Babcock International Group plc
- Formerly: Flowplus Public Limited Company (February–June 1989)
- Type: Public limited company
- Traded as: LSE: BAB FTSE 100 component
- ISIN: GB0009697037
- Industry: Aerospace and defence
- Founded: 1891; 135 years ago
- Founder: George Herman Babcock
- Headquarters: London, England, UK
- Area served: Worldwide
- Key people: Ruth Cairnie (Chairwoman) Harry Holt (CEO)
- Revenue: ▲£5,177.7 million (2026)
- Operating income: ▼£305.1 million (2026)
- Net income: ▼£210.7 million (2026)
- Number of employees: 27,700 (2026)
- Subsidiaries: Cavendish Nuclear Babcock Mission Critical Services Onshore Babcock Integrated Technology Ltd Babcock Canada Babcock Mission Critical Services (Australia) Bristow Norway Babcock Marine Conbras Serviços Técnicos de Suporte LTDA Babcock Education
- Website: babcockinternational.com

= Babcock International =

British Aerospace & Defence Company

Babcock International Group plc is a British aerospace, defence and nuclear engineering services company based in London, England. It specialises in managing complex assets and infrastructure. Although the company has civil contracts, its main business is with public bodies, particularly the United Kingdom's Ministry of Defence and Network Rail. The company has four operating sectors, with overseas operations based in Africa, North America, South America, Europe and Australasia.

Babcock is listed on the London Stock Exchange, and is a constituent of the FTSE 100 Index.

==History==
===1891–1979===

Babcock International traces its history back to the 19th century and the American heavy industrial manufacturers Babcock & Wilcox Company, which had been founded in 1867 by partners Stephen Wilcox and George Babcock to manufacture and market Wilcox's patented water-tube boiler. During the 1870s and 1880s, the company, having decided to expand internationally, developed an initial footprint in the British market, centring on cities such as Glasgow, Scotland. On 9 April 1891, Babcock & Wilcox chose to establish a separately financed (capitalised at £250,000 initially) British company, called Babcock & Wilcox Ltd. The initial board members of the British company included the renowned Scottish structural engineer Sir William Arrol and Andrew Stewart, of the Lanarkshire-based steel tube makers A & J Stewart & Menzies, subsequently Stewarts & Lloyds.

Following its establishment, the British company's sphere of operation was defined as 'the world except for North America and Cuba', which was the preserve of the US Babcock & Wilcox venture. Starting in 1885, B&W's steam boilers were manufactured in the Singer Manufacturing Company's Kilbowie Works at Clydebank near Glasgow. Around this time, the inventor and businessman Isaac Singer was a significant and influential shareholder in the business.

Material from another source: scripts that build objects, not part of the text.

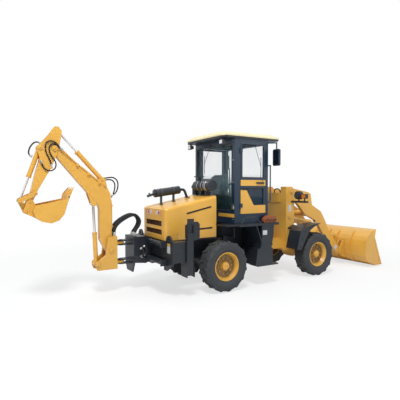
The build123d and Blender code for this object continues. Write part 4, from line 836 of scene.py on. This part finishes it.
class LOADER_OT_hoses(bpy.types.Operator):
    """Hydraulic hoses with crimped ends: circles carried along splines of order 3, on the
    digging arm, beside the carriage and between carriage and post"""

    bl_idname = "loader.hoses"
    bl_label = "Hoses"

    def execute(self, context):
        thick = fittings().hose / 2
        # name, body, y, (x, z) of each control point
        fixed_rows = (
            ("boom_top_a", "boom", RIG_Y - 0.030, (
                (-2.006, 2.070), (-1.985, 2.125), (-1.925, 2.122), (-1.860, 2.135),
                (-1.780, 2.140), (-1.706, 2.085), (-1.690, 1.990), (-1.716, 1.880),
                (-1.780, 1.815), (-1.838, 1.800))),
            ("boom_top_b", "boom", RIG_Y + 0.030, (
                (-2.006, 2.050), (-1.990, 2.092), (-1.925, 2.088), (-1.850, 2.098),
                (-1.790, 2.092), (-1.742, 2.045), (-1.730, 1.975), (-1.748, 1.880),
                (-1.790, 1.782), (-1.838, 1.755))),
        )
        for name, body, y, places in fixed_rows:
            self.hose(name, course(*[(x, y, z) for x, z in places]), thick, body)
        clip, clear = RIG_Y - 0.099, RIG_Y - 0.107   # y at the boom's clip, and past the stick
        # name, (x, z) of each control point from the boom to the stick
        crossing = (
            ("stick_a", ((-2.695, 2.602), (-2.742, 2.644), (-2.795, 2.712), (-2.880, 2.738),
                         (-2.952, 2.690), (-2.962, 2.600), (-2.940, 2.515), (-2.900, 2.435),
                         (-2.868, 2.365), (-2.869, 2.298))),
            ("stick_b", ((-2.680, 2.582), (-2.735, 2.630), (-2.798, 2.684), (-2.872, 2.674),
                         (-2.903, 2.605), (-2.890, 2.530), (-2.852, 2.460), (-2.808, 2.400),
                         (-2.788, 2.325), (-2.818, 2.250), (-2.893, 2.222), (-2.966, 2.250),
                         (-3.008, 2.318), (-3.026, 2.390))),
        )
        for name, places in crossing:
            ys = [clip, clip] + [clear] * (len(places) - 2)
            path = course(*[(x, y, z) for (x, z), y in zip(places, ys)])
            self.bend(self.hose(name, path, thick * 0.88, None), "boom", "stick",
                      spot(-2.730, RIG_Y, 2.640), spot(-2.940, RIG_Y, 2.640))
        path = course(*[(x, RIG_Y - 0.02, z) for x, z in (
            (-3.012, 2.662), (-3.050, 2.714), (-3.125, 2.694), (-3.182, 2.615),
            (-3.206, 2.535), (-3.194, 2.478), (-3.148, 2.459))])
        self.bend(self.hose("dig_port", path, thick, None), "stick", "dig_barrel",
                  spot(-3.03, RIG_Y, 2.68), spot(-3.14, RIG_Y, 2.44))
        # the bundle between post and carriage: every second hose runs 26 mm above its neighbours
        for n, shift in enumerate((-0.100, -0.060, -0.020, 0.020, 0.060, 0.100)):
            y = RIG_Y + shift
            lift = 0.026 * (n % 2)
            path = course(
                (-1.790, y, 1.060), (-1.788, y, 1.150), (-1.752, y, 1.235 + lift),
                (-1.670, y, 1.310 + lift), (-1.560, y, 1.375 + lift), (-1.440, y, 1.425 + lift),
                (-1.345, y, 1.412 + lift), (-1.288 + lift, y, 1.340), (-1.292 + lift, y, 1.250),
                (-1.345 + lift, y, 1.170), (-1.385, y, 1.100), (-1.392, y, 1.034))
            things = self.hose(f"swing_{n}", path, thick * 1.25, None, shell=1.25, flats=2.25)
            self.bend(things, "swing_post", "carriage", spot(-1.74, y, 1.25),
                      spot(-1.36, y, 1.25))
        # name, (x, y, z) of each control point beside the carriage
        hanging = (
            ("carriage_a", (
                (-1.266, 0.078, 0.842), (-1.266, 0.030, 0.850), (-1.266, -0.028, 0.826),
                (-1.266, -0.052, 0.766), (-1.266, -0.026, 0.708), (-1.266, 0.030, 0.684),
                (-1.266, 0.078, 0.694))),
            ("carriage_b", (
                (-1.323, 0.078, 0.806), (-1.323, 0.026, 0.812), (-1.321, -0.024, 0.780),
                (-1.319, -0.034, 0.720), (-1.319, -0.004, 0.668), (-1.321, 0.046, 0.652),
                (-1.323, 0.078, 0.664))),
        )
        for name, places in hanging:
            self.hose(name, course(*places), thick, "carriage", up=(1, 0, 0))
        return {"FINISHED"}

    def bend(self, pieces, first, second, start, end):
        """Bake the world placement of a hose and its ends into their meshes."""
        for thing in pieces:
            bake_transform(thing)

    def hose(self, name, path, radius, body, up=(0, 1, 0), **sizes):
        """One hose on its line and its two crimped ends, on its body where one is given."""
        hose = piece(f"hose_{name}", tube(path, radius, 14, up), "hose_rubber", body, smooth=True)
        ends = joined([fitting(path[0], path[2] - path[0], radius, **sizes),
                       fitting(path[-1], path[-3] - path[-1], radius, **sizes)])
        ends = piece(f"hose_ends_{name}", ends, "zinc", body)
        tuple(path[0])
        length_of(path)
        return hose, ends


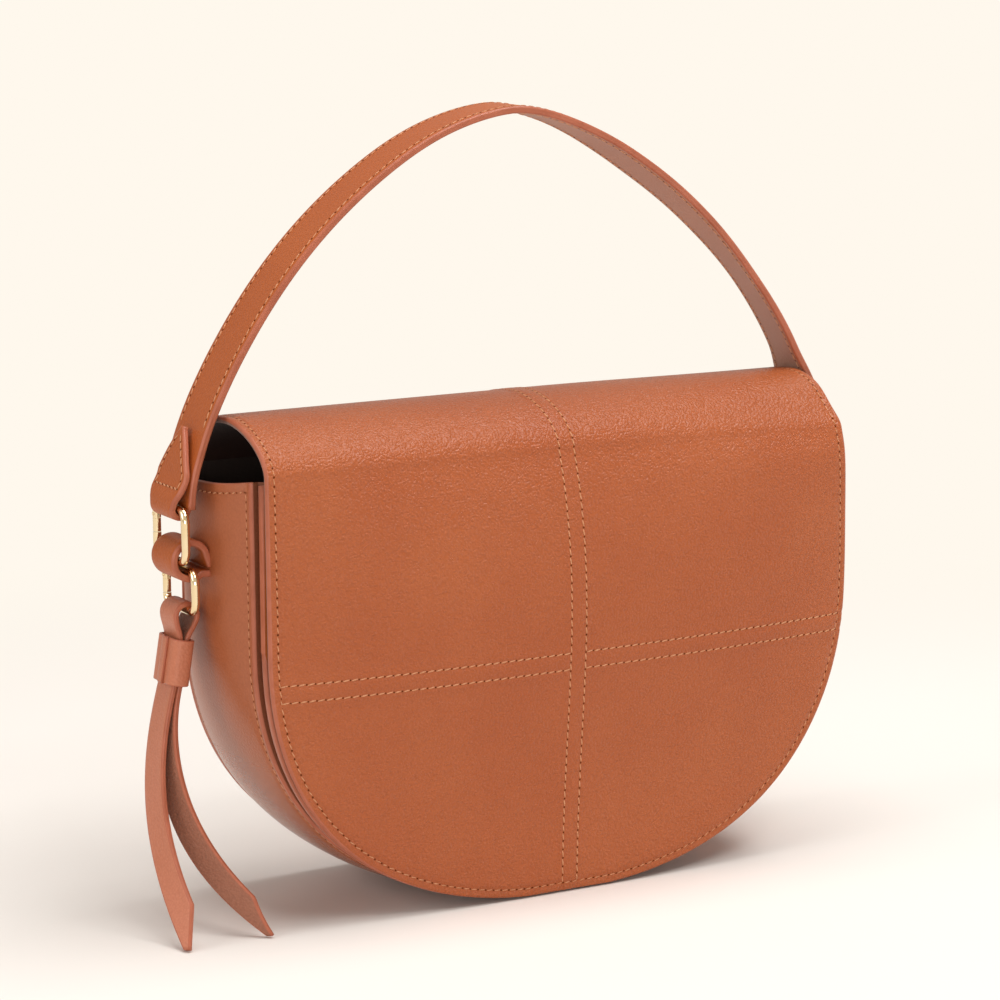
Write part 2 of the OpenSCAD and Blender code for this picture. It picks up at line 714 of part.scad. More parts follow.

During 1895, Babcock & Wilcox Ltd opened a new boilermaking works, based on the 33 acre site of the Porterfield Forge on the opposite side of the River Clyde near Renfrew. In 1900, the company secured £1.57 million of investment, which was used to finance the expansion of its global presence via numerous overseas subsidiary ventures. During 1913, B&W began its involvement with the Rosyth Dockyard after winning a bid to construct a steam generation plant on the site; this presence served as a starting point for the firm's subsequent extensive involvement in the ship repair sector.

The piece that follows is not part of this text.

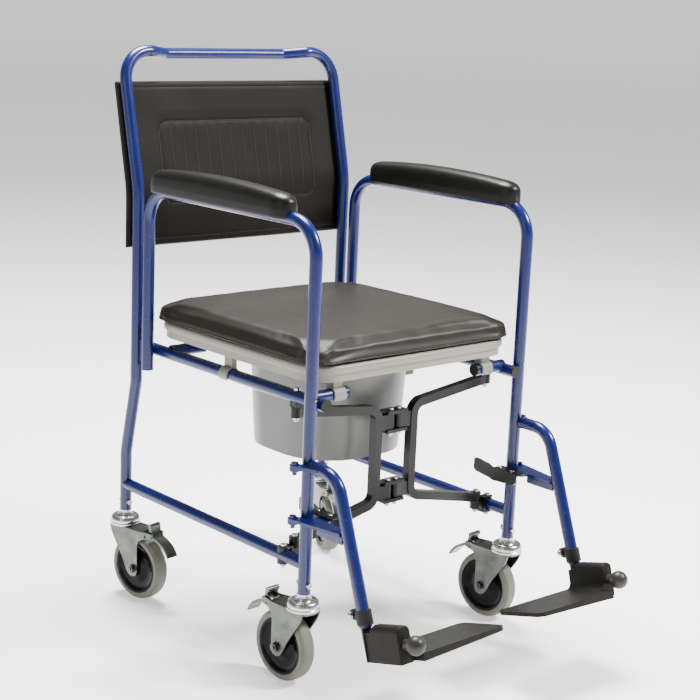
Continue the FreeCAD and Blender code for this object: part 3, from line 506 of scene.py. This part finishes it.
PANEL_LENGTH = ((BEND_Z - BACK_BEND_R * math.tan(BACK_LEAN / 2) - PANEL_LOW)
                + BACK_BEND_R * BACK_LEAN + PANEL_HIGH_U - BACK_BEND_R * math.tan(BACK_LEAN / 2))
PANEL_HALF = PANEL_BOX[1][0]
QUILT_HALF = 0.181
QUILT_LOW = 0.077
QUILT_HIGH = 0.232
QUILT_R = 0.022
CHANNELS = 13
HEM_INSET = 0.012
STITCH_STEP = 0.0009


def quilt_distance(x, s):
    """Signed distance to the stitched rounded rectangle, negative inside."""
    middle = (QUILT_LOW + QUILT_HIGH) / 2
    dx = abs(x) - (QUILT_HALF - QUILT_R)
    ds = abs(s - middle) - ((QUILT_HIGH - QUILT_LOW) / 2 - QUILT_R)
    outside = math.hypot(max(dx, 0.0), max(ds, 0.0))
    return outside + min(max(dx, ds), 0.0) - QUILT_R


def panel_relief(x, s):
    """Height of the padded front above its sheet."""
    d = quilt_distance(x, s)
    groove = math.exp(-(d / 0.0020) ** 2)
    edge = min(PANEL_HALF - abs(x), s, PANEL_LENGTH - s)
    hem = math.exp(-((edge - HEM_INSET) / 0.002) ** 2)
    soft = 1 - math.exp(-max(edge, 0.0) / 0.004)
    height = 0.0016 * soft
    if d < 0:
        pitch = 2 * QUILT_HALF / CHANNELS
        phase = (x + QUILT_HALF) / pitch
        channel = abs(math.sin(math.pi * phase))
        inset = min(1.0, -d / 0.010)
        height += 0.0010 * inset * channel ** 0.7 - 0.0002
    else:
        height += 0.0012 * min(1.0, d / 0.02)
    sag = 0.0
    if abs(x) < FREE_HALF:
        sag = 0.004 * (1 - (x / FREE_HALF) ** 2) * math.sin(math.pi * s / PANEL_LENGTH)
    ripple = 0.0005 * math.sin(31 * x + 9 * s) * math.sin(47 * s + 1.1 + 6 * x)
    return height - 0.0010 * groove - 0.0009 * hem + ripple - sag


def backrest_panel():
    """Sheet with a padded front and a plain back, closed all round."""
    columns = 260
    rows = 150
    front = []
    back = []
    for j in range(rows + 1):
        s = PANEL_LENGTH * j / rows
        for i in range(columns + 1):
            t = -1 + 2 * i / columns
            x = t * (PANEL_HALF - 0.004 * s / PANEL_LENGTH)
            relief = panel_relief(x, s)
            near = min(PANEL_HALF - abs(x), s, PANEL_LENGTH - s)
            tuck = 0.0042 * math.exp(-max(near, 0.0) / 0.0022)
            over_tube = abs(abs(x) - UPRIGHT_X) < 0.013
            clearance = 0.0002 if over_tube else -0.0012
            point, _ = panel_point(x, s, TUBE_R + 0.0018 - relief + tuck + clearance)
            front.append(point)
            point, _ = panel_point(x, s, TUBE_R + PANEL_THICK - tuck + 0.25 * relief)
            back.append(point)
    vertices = front + back
    total = len(front)
    width = columns + 1
    faces = []
    for j in range(rows):
        for i in range(columns):
            a = j * width + i
            faces.append((a, a + 1, a + width + 1, a + width))
            faces.append((total + a, total + a + width, total + a + width + 1, total + a + 1))
    for i in range(columns):
        faces.append((i, total + i, total + i + 1, i + 1))
        a = rows * width + i
        faces.append((a, a + 1, total + a + 1, total + a))
    for j in range(rows):
        a = j * width
        faces.append((a, a + width, total + a + width, total + a))
        a = j * width + columns
        faces.append((a, total + a, total + a + width, a + width))
    return mesh_object("backrest_cover", vertices, faces, BACK_VINYL)


panel = backrest_panel()
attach(panel, "backrest")
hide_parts("backrest_panel")


def panel_line(points):
    """Places on the padded front for points given as sideways and upward distance."""
    tree = surface_tree(panel)
    line = []
    for x, s in points:
        start, angle = panel_point(x, s, -0.03)
        direction = Vector((0, math.cos(angle), -math.sin(angle)))
        hit = tree.ray_cast(start, direction)
        if hit[0] is not None:
            line.append(hit[0] - direction * 0.0003)
    return line


def quilt_outline():
    middle = (QUILT_LOW + QUILT_HIGH) / 2
    half = (QUILT_HIGH - QUILT_LOW) / 2
    loop = rounded_loop(-QUILT_HALF, QUILT_HALF, middle - half, middle + half, QUILT_R, 0.0,
                        spacing=STITCH_STEP)
    points = [(point.x, point.y) for point in loop]
    points.append(points[0])
    return points


outline = stitches("backrest_outline_stitch", panel_line(quilt_outline()),
                   length=0.0032, gap=0.0016, radius=0.0005, material=THREAD)
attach(outline, "backrest")
for word, level in (("low", 0.013), ("high", PANEL_LENGTH - 0.013)):
    across = [(-0.25 + step * STITCH_STEP, level) for step in range(556)]
    hem_thread = stitches("backrest_hem_stitch_" + word, panel_line(across),
                          length=0.0034, gap=0.0018, radius=0.0004, material=THREAD)
    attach(hem_thread, "backrest")
for number in range(1, CHANNELS):
    x = -QUILT_HALF + 2 * QUILT_HALF * number / CHANNELS
    column = [(x, QUILT_LOW + 0.008 + step * STITCH_STEP)
              for step in range(int((QUILT_HIGH - QUILT_LOW - 0.016) / STITCH_STEP))]
    thread = stitches("backrest_channel_stitch_%02d" % number, panel_line(column),
                      length=0.003, gap=0.0018, radius=0.0004, material=THREAD)
    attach(thread, "backrest")


# ---------------------------------------------------------------- arm pads

PAD_RIM = 0.017
PAD_STATIONS = 90
PAD_PROFILE = 44


def pad_section(turn, width, crown):
    """Sideways place and height of a point of the section; turn runs from 0 to 1 round it."""
    if turn < 0.12:
        u = turn / 0.12
        return -width * (0.35 + 0.62 * u), 0.0
    if turn < 0.24:
        u = (turn - 0.12) / 0.12
        return -width * (0.97 + 0.03 * u), PAD_RIM * u
    if turn <= 0.76:
        u = (turn - 0.24) / 0.52
        angle = math.pi * (1 - u)
        cosine = math.cos(angle)
        px = width * 0.965 * math.copysign(abs(cosine) ** 0.82, cosine)
        return px, PAD_RIM + 0.0006 + crown * math.sin(angle) ** 0.75
    if turn < 0.88:
        u = (turn - 0.76) / 0.12
        return width * (1.0 - 0.03 * u), PAD_RIM * (1 - u)
    u = (turn - 0.88) / 0.12
    return width * (0.97 - 0.62 * u), 0.0


def arm_pad(word):
    """Moulded pad: sections along its length that taper and round off towards both ends."""
    (x0, y0, z0), (x1, y1, z1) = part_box("arm_pad_" + word)
    middle = (x0 + x1) / 2
    half = (x1 - x0) / 2
    length = y1 - y0
    vertices = []
    faces = []
    for k in range(PAD_STATIONS + 1):
        t = 0.5 - 0.5 * math.cos(math.pi * k / PAD_STATIONS)
        swell = math.sin(math.pi * (0.12 + 0.80 * t))
        near = min(1.0, length * min(t, 1 - t) / 0.032)
        ends = max(0.0, 1 - (1 - near) ** 2.3) ** 0.5
        width = half * (0.86 + 0.14 * swell) * (0.10 + 0.90 * ends)
        arch = math.sin(math.pi * (0.10 + 0.80 * t)) ** 0.7
        crown = (z1 - z0 - PAD_RIM) * (0.42 + 0.58 * arch) * ends ** 0.6
        y = y0 + length * t
        for m in range(PAD_PROFILE):
            px, pz = pad_section(m / (PAD_PROFILE - 1), width, crown)
            vertices.append(Vector((middle + px, y, z0 + pz)))
    for k in range(PAD_STATIONS):
        near_row = k * PAD_PROFILE
        far_row = near_row + PAD_PROFILE
        for m in range(PAD_PROFILE):
            n = (m + 1) % PAD_PROFILE
            faces.append((near_row + m, near_row + n, far_row + n, far_row + m))
    faces.append(tuple(range(PAD_PROFILE)))
    faces.append(tuple(PAD_STATIONS * PAD_PROFILE + m for m in range(PAD_PROFILE)))
    piece = mesh_object("arm_pad_cover_" + word, vertices, faces, PAD)
    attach(piece, "arm_" + word)
    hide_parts("arm_pad_" + word)


for side_word in ("left", "right"):
    arm_pad(side_word)


# ---------------------------------------------------------------- rivet heads on the latch levers

def rivet(name, place, radius, rise):
    """Low domed head, turned from a quarter curve."""
    rings = 7
    sides = 28
    vertices = [place + Vector((0, 0, rise))]
    faces = []
    for ring in range(1, rings + 1):
        angle = math.pi / 2 * ring / rings
        for step in range(sides):
            turn = 2 * math.pi * step / sides
            vertices.append(place + Vector((radius * math.sin(angle) * math.cos(turn),
                                            radius * math.sin(angle) * math.sin(turn),
                                            rise * math.cos(angle))))
    for step in range(sides):
        following = (step + 1) % sides
        faces.append((0, 1 + step, 1 + following))
        for ring in range(rings - 1):
            low = 1 + ring * sides
            faces.append((low + step, low + sides + step, low + sides + following, low + following))
    faces.append(tuple(1 + (rings - 1) * sides + step for step in range(sides)))
    return mesh_object(name, vertices, faces, STEEL)


LATCH_TOP = 0.3063
RIVET_R = 0.0048
RIVET_RISE = 0.0024
for side, side_word in ((-1, "left"), (1, "right")):
    for word, x, y in (("pivot", 0.2195, -0.0265), ("stop", 0.2205, 0.0045)):
        head = rivet("latch_%s_%s" % (word, side_word), Vector((side * x, FRONT_Y + y, LATCH_TOP)),
                     RIVET_R, RIVET_RISE)
        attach(head, "latch_" + side_word)


# ---------------------------------------------------------------- camera, floor and light

CAMERA_PLACE = Vector((-1.8751, -2.0693, 1.1521))
CAMERA_AZIMUTH = math.radians(-41.77)
CAMERA_TILT = math.radians(12.69)
CAMERA_ROLL = math.radians(2.44)

camera_data = bpy.data.cameras.new("camera")
camera_data.sensor_width = 36.0
camera_data.lens = 81.96
camera_data.clip_end = 50.0
camera = bpy.data.objects.new("camera", camera_data)
bpy.context.scene.collection.objects.link(camera)
back = Vector((math.sin(CAMERA_AZIMUTH) * math.cos(CAMERA_TILT),
               -math.cos(CAMERA_AZIMUTH) * math.cos(CAMERA_TILT), math.sin(CAMERA_TILT)))
right = (-back).cross(Vector((0, 0, 1))).normalized()
up = right.cross(-back)
rolled_right = right * math.cos(CAMERA_ROLL) + up * math.sin(CAMERA_ROLL)
rolled_up = up * math.cos(CAMERA_ROLL) - right * math.sin(CAMERA_ROLL)
axes = Matrix((rolled_right, rolled_up, back)).transposed().to_4x4()
camera.matrix_world = Matrix.Translation(CAMERA_PLACE) @ axes
bpy.context.scene.camera = camera


def area_light(name, place, target, size, power):
    data = bpy.data.lights.new(name, "AREA")
    data.shape = "DISK"
    data.size = size
    data.energy = power
    light = bpy.data.objects.new(name, data)
    bpy.context.scene.collection.objects.link(light)
    light.location = place
    aim = Vector(target) - Vector(place)
    light.rotation_euler = aim.to_track_quat("-Z", "Y").to_euler()


area_light("key", (2.0, -2.2, 3.3), (0, 0, 0.5), 0.9, 330)
area_light("fill", (-3.2, -0.6, 1.8), (0, 0, 0.5), 1.4, 12)
area_light("top", (0.3, 0.9, 3.6), (0, 0, 0.2), 1.8, 520)

# A flat floor whose far rim curves up, so no horizon line shows behind the chair.
FLOOR_RIM = ((0.0, 0.0), (20.0, 0.0), (30.0, 0.0), (34.0, 0.3), (36.5, 1.4), (37.8, 3.4), (38.2, 6.0))
FLOOR_SIDES = 72
floor_points = []
for radius, height in FLOOR_RIM[1:]:
    for step in range(FLOOR_SIDES):
        turn = 2 * math.pi * step / FLOOR_SIDES
        floor_points.append((radius * math.cos(turn), radius * math.sin(turn), height))
floor_faces = [tuple(range(FLOOR_SIDES))]
for ring in range(len(FLOOR_RIM) - 2):
    for step in range(FLOOR_SIDES):
        low = ring * FLOOR_SIDES
        following = (step + 1) % FLOOR_SIDES
        floor_faces.append((low + step, low + FLOOR_SIDES + step, low + FLOOR_SIDES + following,
                            low + following))
floor_mesh = bpy.data.meshes.new("floor")
floor_mesh.from_pydata(floor_points, [], floor_faces)
for polygon in floor_mesh.polygons:
    polygon.use_smooth = True
floor = bpy.data.objects.new("floor", floor_mesh)
bpy.context.scene.collection.objects.link(floor)
floor_material, _, _, floor_shader = new_material("floor_white")
floor_shader.inputs["Base Color"].default_value = (0.92, 0.92, 0.92, 1)
floor_shader.inputs["Emission Color"].default_value = (1, 1, 1, 1)
floor_shader.inputs["Emission Strength"].default_value = 0.6
floor_shader.inputs["Roughness"].default_value = 0.9
floor.data.materials.append(floor_material)

world = bpy.data.worlds.new("world")
world.use_nodes = True
world.node_tree.nodes["Background"].inputs["Color"].default_value = (1, 1, 1, 1)
world.node_tree.nodes["Background"].inputs["Strength"].default_value = 0.25
bpy.context.scene.world = world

During both the First World War and Second World War, B&W was a major supplier to Britain's defence establishment. During the 1940s, the workforce at Renfrew peaked at approximately 10,000. In the post-war era, the manufacture and support of defence equipment continued to be a long-running and key business area of the company.

Throughout the 20th century, B&W was a major supplier of boilers for power stations. During the 1960s, the company became involved in the development of civil nuclear power stations in the United Kingdom. B&W also continued to diversify internationally, including into the North American market; by 1979, the company's North American subsidiary was being attributed for generating one-third of total sales (£844 million) and more than half of the business's overall profits. That same year, Babcock & Wilcox Ltd was renamed Babcock International Ltd.

===1980–1999===
During 1982, Babcock International was floated on the London Stock Exchange, becoming Babcock International PLC. Around this time, subsidiary company Babcock & Wilcox (Operations) Ltd was rebranded Babcock Power Ltd; this division has subsequently become Babcock Energy Ltd. By 1985, Babcock International's turnover had reached £1.1 billion; its subsidiaries were engaged in ventures and projects across the world, typically focusing on its contracting activities. Its materials-handling business, which had been unprofitable since the 1970s, was subject to restructuring efforts and job losses around this period.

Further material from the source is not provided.